At the turn of the year, the Securities and Exchange Board of India (SEBI) notified amendments to the country’s insider trading regulations, bringing about some pragmatic amendments and much-needed clarifications.

SEBI had constituted the Committee on Fair Market Conduct in August 2017 to review the existing legal framework dealing with market abuse and ensuring fair conduct in the Indian securities market. Fair market conduct can only be ensured by prohibiting, preventing, detecting and punishing market abuse, which is generally understood to include market manipulation and insider trading, and activities that erode investor confidence and impair economic growth.

SEBI regulates market abuse through the SEBI Prohibition of Insider Trading Regulations, 2015 (PIT regulations), and the SEBI Prohibition of Fraudulent and Unfair Trade Practices relating to Securities Market Regulations, 2003 (PFUTP regulations).

The committee presented its report to SEBI in August last year. Following public consultation, the final recommendations were codified on 31 December 2018 by amending the PIT regulations and the PFUTP regulations.

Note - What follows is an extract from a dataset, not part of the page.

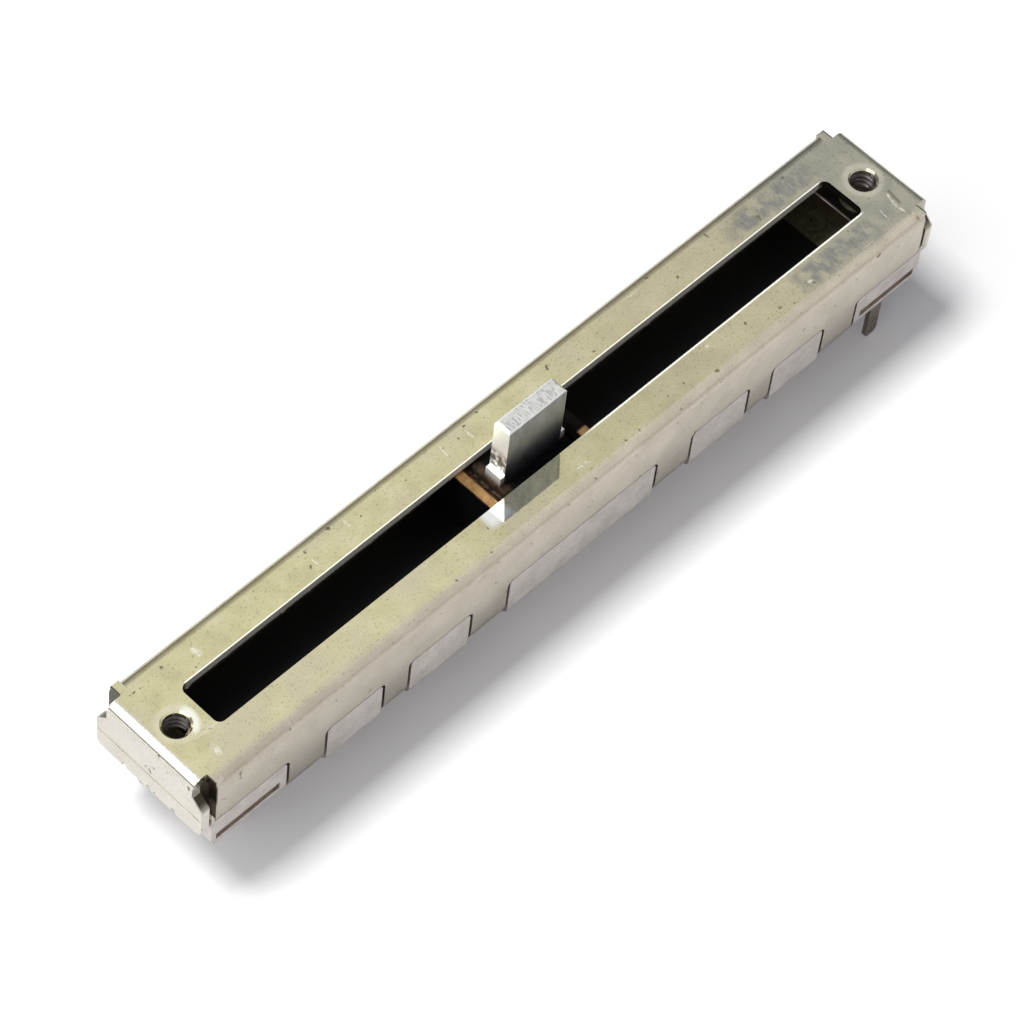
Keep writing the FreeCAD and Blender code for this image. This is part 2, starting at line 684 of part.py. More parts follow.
def build_contacts():
    """Terminals under the board, and the eyelets that rivet them to it."""
    for label, (across, up, turn) in CONTACTS.items():
        terminal = new_body(f"{label}_terminal")
        terminal.Placement = FreeCAD.Placement(Vector(), Rotation(Vector(0, 0, 1), turn))
        terminal.setExpression("Placement.Base.x", bound(across))
        terminal.setExpression("Placement.Base.y", bound(up))
        terminal.setExpression("Placement.Base.z", bound("board_under"))
        reach = "leg_y - contact_y"
        strip = [
            ("0", "0"),
            (reach, "0", "terminal_bend"),
            (reach, "-board_under"),
            (f"{reach} - terminal_thick", "-board_under"),
            (f"{reach} - terminal_thick", "-terminal_thick", "terminal_bend - terminal_thick"),
            ("0", "-terminal_thick"),
        ]
        pad(terminal, "strip", "YZ_Plane", "-terminal_wide / 2", "terminal_wide / 2", strip)
        pad(terminal, "eye", "XY_Plane", "-terminal_thick", "0", ("0", "0", "terminal_eye / 2"))
        cut(terminal, "eye_hole", "XY_Plane", f"-terminal_thick - {OVERCUT}", f"{OVERCUT / 2}",
            ("0", "0", "barrel_radius + eyelet_gap"))
        foot = -value("board_under")
        half = value("terminal_wide / 2")
        dress(terminal, "Chamfer", "leg_point", "leg_point",
              lambda edge: ends_at(edge, foot) and abs(abs(edge.CenterOfMass.x) - half) < SAME)

        eyelet = new_body(f"{label}_eyelet")
        eyelet.setExpression("Placement.Base.x", bound(across))
        eyelet.setExpression("Placement.Base.y", bound(up))
        eyelet.setExpression("Placement.Base.z", bound("terminal_under"))
        tall = "pad_top - terminal_under"
        section = [
            ("eyelet_hole / 2", "-eyelet_flange_thick"),
            ("flange_radius", "-eyelet_flange_thick"),
            ("flange_radius", "0"),
            ("barrel_radius", "0"),
            ("barrel_radius", tall),
            ("flange_radius", tall),
            ("flange_radius", f"{tall} + eyelet_flange_thick"),
            ("eyelet_hole / 2", f"{tall} + eyelet_flange_thick"),
        ]
        sketch = draw(eyelet, "section", "XZ_Plane", "0", [section])
        barrel = eyelet.newObject("PartDesign::Revolution", "barrel")
        barrel.Profile = sketch
        barrel.ReferenceAxis = (sketch, ["V_Axis"])
        barrel.Angle = 360
        eyelet.Tip = barrel


def place_on_slider(body):
    """Slider pieces are drawn about the lever and stand where the lever stands."""
    body.setExpression("Placement.Base.x", bound("lever_x"))


def build_carriage():
    """Moulded block between the skirts, with a boss around the lever, two runners, and pegs below."""
    body = new_body("slider_carriage")
    place_on_slider(body)
    pad(body, "block", "XY_Plane", "carriage_base", "carriage_top",
        box("-carriage_half", "-carriage_side", "carriage_half", "carriage_side", "runner_wide"))
    pad(body, "boss", "XY_Plane", "carriage_top", "boss_top",
        box("-boss_half", "-boss_side", "boss_half", "boss_side"))
    runners = []
    for hand in (-1, 1):
        front, back = span("carriage_side - runner_wide", "carriage_side", hand)
        runners.append(box("-carriage_half + runner_wide", front, "carriage_half - runner_wide", back))
    pad(body, "runners", "XY_Plane", "board_top + runner_gap", "carriage_base", *runners)
    pegs = [(flipped("peg_pitch / 2", side), "0", "peg_wide / 2") for side in (-1, 1)]
    pad(body, "pegs", "XY_Plane", "wiper_under - peg_head", "carriage_base", *pegs)
    cut(body, "lever_pocket", "XY_Plane", "carriage_top - tang_deep - fit_gap",
        f"boss_top + {OVERCUT}",
        box("-tang_wide / 2 - fit_gap", "-lever_thick / 2 - fit_gap",
            "tang_wide / 2 + fit_gap", "lever_thick / 2 + fit_gap"))


def build_lever():
    """Flat steel lever: blade, wider foot on the boss, and a tang in the carriage."""
    body = new_body("lever")
    place_on_slider(body)
    blade = "lever_wide / 2"
    foot = "foot_wide / 2"
    tang = "tang_wide / 2"
    outline = [
        (f"-{tang}", "carriage_top - tang_deep"),
        (tang, "carriage_top - tang_deep"),
        (tang, "boss_top"),
        (foot, "boss_top"),
        (foot, "case_top"),
        (blade, "case_top"),
        (blade, "case_top + lever_rise"),
        (f"-{blade}", "case_top + lever_rise"),
        (f"-{blade}", "case_top"),
        (f"-{foot}", "case_top"),
        (f"-{foot}", "boss_top"),
        (f"-{tang}", "boss_top"),
    ]
    pad(body, "blade", "XZ_Plane", "-lever_thick / 2", "lever_thick / 2", outline)
    tip = value("case_top + lever_rise")
    dress(body, "Chamfer", "top_edges", "lever_chamfer", lambda edge: ends_at(edge, tip))


def build_friction_spring():
    """Bronze leaf around the boss. It lies on the carriage and its end bars press up on the sheet."""
    body = new_body("friction_spring")
    place_on_slider(body)
    bar_top = "plate_under - leaf_gap"
    flat_top = "carriage_top + leaf_thick"
    bar_end = "leaf_half - leaf_bar"
    flat_end = "leaf_half - leaf_bar - leaf_ramp_long"
    outline = [
        (f"-({flat_end})", "carriage_top"),
        (flat_end, "carriage_top"),
        (bar_end, f"{bar_top} - leaf_thick"),
        ("leaf_half", f"{bar_top} - leaf_thick"),
        ("leaf_half", bar_top),
        (bar_end, bar_top),
        (flat_end, flat_top),
        (f"-({flat_end})", flat_top),
        (f"-({bar_end})", bar_top),
        ("-leaf_half", bar_top),
        ("-leaf_half", f"{bar_top} - leaf_thick"),
        (f"-({bar_end})", f"{bar_top} - leaf_thick"),
    ]
    pad(body, "leaf", "XZ_Plane", "-leaf_edge", "leaf_edge", outline)
    cut(body, "boss_hole", "XY_Plane", "carriage_top - leaf_thick", f"case_top + {OVERCUT}",
        box("-boss_half - leaf_gap", "-boss_side - leaf_gap", "boss_half + leaf_gap", "boss_side + leaf_gap"))


def build_wiper():
    """Sprung contact under the carriage: a spine on two pegs, a cross bar, and a row of fingers a side."""
    body = new_body("wiper_contact")
    place_on_slider(body)
    row = "finger_first + 2 * finger_pitch + finger_wide"
    sheet = [
        ("-wiper_half", "-wiper_spine / 2"),
        ("wiper_half - wiper_bar", "-wiper_spine / 2"),
        ("wiper_half - wiper_bar", f"-({row})"),
        ("wiper_half", f"-({row})"),
        ("wiper_half", row),
        ("wiper_half - wiper_bar", row),
        ("wiper_half - wiper_bar", "wiper_spine / 2"),
        ("-wiper_half", "wiper_spine / 2"),
    ]
    pad(body, "sheet", "XY_Plane", "wiper_under", "carriage_base", sheet)
    holes = [(flipped("peg_pitch / 2", side), "0", "peg_wide / 2 + fit_gap") for side in (-1, 1)]
    cut(body, "peg_holes", "XY_Plane", f"wiper_under - {OVERCUT}", f"carriage_base + {OVERCUT}", *holes)

    # Each finger slopes down from the bar, touches its track, and turns up at its tip.
    root = "wiper_half - wiper_bar"
    touch = "-wiper_half + 2 * finger_tip"
    finger = [
        (f"{root} + wiper_thick", "wiper_under"),
        (f"{root} + wiper_thick", "carriage_base"),
        (root, "carriage_base"),
        (touch, "wiper_tip + wiper_thick"),
        (f"{touch} - finger_tip", "wiper_tip + wiper_thick"),
        (f"{touch} - 2 * finger_tip", "wiper_tip + 2 * wiper_thick"),
        (f"{touch} - 2 * finger_tip", "wiper_tip + wiper_thick"),
        (f"{touch} - finger_tip", "wiper_tip"),
        (touch, "wiper_tip"),
        (root, "wiper_under"),
    ]
    for hand, row_name in ((-1, "collector"), (1, "carbon")):
        for number in range(3):
            start = f"finger_first + {number} * finger_pitch"
            pad(body, f"{row_name}_finger_{number + 1}", "XZ_Plane",
                *span(start, f"{start} + finger_wide", hand), finger)


def check_and_write():
    """Stop if anything failed, then write each piece to its own file."""
    doc.recompute()
    for item in doc.Objects:
        if "Invalid" in item.State or "Error" in item.State:
            raise RuntimeError(f"{item.Name} failed: {item.State}")
        if item.TypeId == "PartDesign::Pocket":
            if item.BaseFeature.Shape.Volume - item.Shape.Volume < SAME:
                raise RuntimeError(f"{item.Name} takes nothing away")
    for body in pieces:
        if body.Shape.isNull() or not body.Shape.isValid() or not body.Shape.Solids:
            raise RuntimeError(f"{body.Label} has no valid solid")
    os.makedirs("parts", exist_ok=True)
    for body in pieces:
        body.Shape.exportStep(f"parts/{body.Label}.step")


build_upper_case()
build_tray()
build_board()
build_prints()
build_contacts()
build_carriage()
build_lever()
build_friction_spring()
build_wiper()
check_and_write()
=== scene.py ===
import math

import bmesh
import bpy
from mathutils import Matrix, Vector


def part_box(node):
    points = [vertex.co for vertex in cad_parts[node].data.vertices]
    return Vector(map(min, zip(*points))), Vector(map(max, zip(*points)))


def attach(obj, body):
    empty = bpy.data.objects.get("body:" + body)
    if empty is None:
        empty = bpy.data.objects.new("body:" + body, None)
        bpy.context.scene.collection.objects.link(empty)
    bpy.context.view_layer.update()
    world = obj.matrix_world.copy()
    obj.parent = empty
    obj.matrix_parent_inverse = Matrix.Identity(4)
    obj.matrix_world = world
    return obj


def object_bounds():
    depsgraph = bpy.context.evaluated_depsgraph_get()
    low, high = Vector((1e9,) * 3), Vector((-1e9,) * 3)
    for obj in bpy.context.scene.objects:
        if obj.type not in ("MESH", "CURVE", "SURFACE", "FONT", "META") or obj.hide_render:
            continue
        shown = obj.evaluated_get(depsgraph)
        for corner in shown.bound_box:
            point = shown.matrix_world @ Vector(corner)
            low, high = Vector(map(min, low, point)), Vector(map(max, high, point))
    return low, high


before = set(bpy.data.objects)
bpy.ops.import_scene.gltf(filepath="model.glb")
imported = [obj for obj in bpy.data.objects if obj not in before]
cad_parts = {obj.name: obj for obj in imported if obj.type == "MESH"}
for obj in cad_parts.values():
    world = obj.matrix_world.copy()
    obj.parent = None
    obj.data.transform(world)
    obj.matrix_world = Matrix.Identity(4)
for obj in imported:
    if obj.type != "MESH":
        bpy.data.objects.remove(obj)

cad_box = [list(corner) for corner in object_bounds()]
scene = bpy.context.scene
scene.view_settings.view_transform = "Standard"


# The photograph is taken from above the near end of the case, with a long lens. The place and the
# three directions of the camera come from the outline of the case in it.
MM = 0.001
CAMERA_PLACE = Vector((-116.70, -90.84, 221.27)) * MM
CAMERA_RIGHT = Vector((0.70064, -0.70948, 0.07579))
CAMERA_DOWN = Vector((-0.56068, -0.61313, -0.55652))
CAMERA_AHEAD = Vector((0.44130, 0.34742, -0.82737))
LENS_MM = 158.37
SENSOR_MM = 36.0
NEAREST_SEEN = 0.01

camera_data = bpy.data.cameras.new("camera")
camera_data.lens = LENS_MM
camera_data.sensor_width = SENSOR_MM
camera_data.clip_start = NEAREST_SEEN
camera = bpy.data.objects.new("camera", camera_data)
turn = Matrix((CAMERA_RIGHT, -CAMERA_DOWN, -CAMERA_AHEAD)).transposed()
camera.matrix_world = Matrix.Translation(CAMERA_PLACE) @ turn.to_4x4()
scene.collection.objects.link(camera)
scene.camera = camera


# White table top under the legs. The camera sees it a little brighter than it is, so that it stays white
# around the soft shadow, as in the photograph.
TABLE_HALF = 0.6
TABLE_COLOUR = (0.90, 0.90, 0.90, 1.0)
TABLE_ROUGHNESS = 0.9
TABLE_GLOSS = 0.1
TABLE_LIFT = 0.08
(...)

The amended regulations came into force on 1 April 2019, leaving listed companies and market intermediaries in a rush to comply with the new rules.

Financial literacy

One of the most important clarifications in the new rules is the meaning of the term “financially literate”. The PIT regulations require companies to appoint a compliance officer who is financially literate, but they did not explain the term.

The amended regulations explain the term to mean a person who has the ability to read and understand basic financial statements, i.e., balance sheet, profit and loss account, and cash flow statement. The explanation was adopted from the SEBI Listing Obligations and Disclosure Requirements Regulations, 2015 (LODR regulations).

Again, in the PIT regulations, it was unclear at what point the regulations became applicable to companies that were about to get listed. The market generally understood it to be the filing of the draft red herring prospectus.

Ashwinee-Oturkar-BNP-Paribas
Ashwinee Oturkar

The amended regulations clarify that the regulations apply only to those unlisted companies that have filed “offer documents” with SEBI, the stock exchanges or the Registrar of Companies in connection with their listing, or a scheme of merger or amalgamation (with the intention of getting listed) under the Companies Act, 2013. Offer documents under the SEBI Issue of Capital and Disclosure Requirements Regulations, 2018 (ICDR regulations), means a red herring prospectus, prospectus, or shelf prospectus in case of a public issue, and a letter of offer in the case of a rights issue.

Therefore, all intermediaries will be required to include securities of the company in a grey list, or a restricted list of securities, upon the filing of a red herring prospectus for an equity public offering, a letter of offer for a rights issue, and a prospectus or shelf prospectus for a public debt issue. This clarification excludes draft offer documents. Intermediaries will also have to include securities that will get listed following a merger or amalgamation in the restricted list.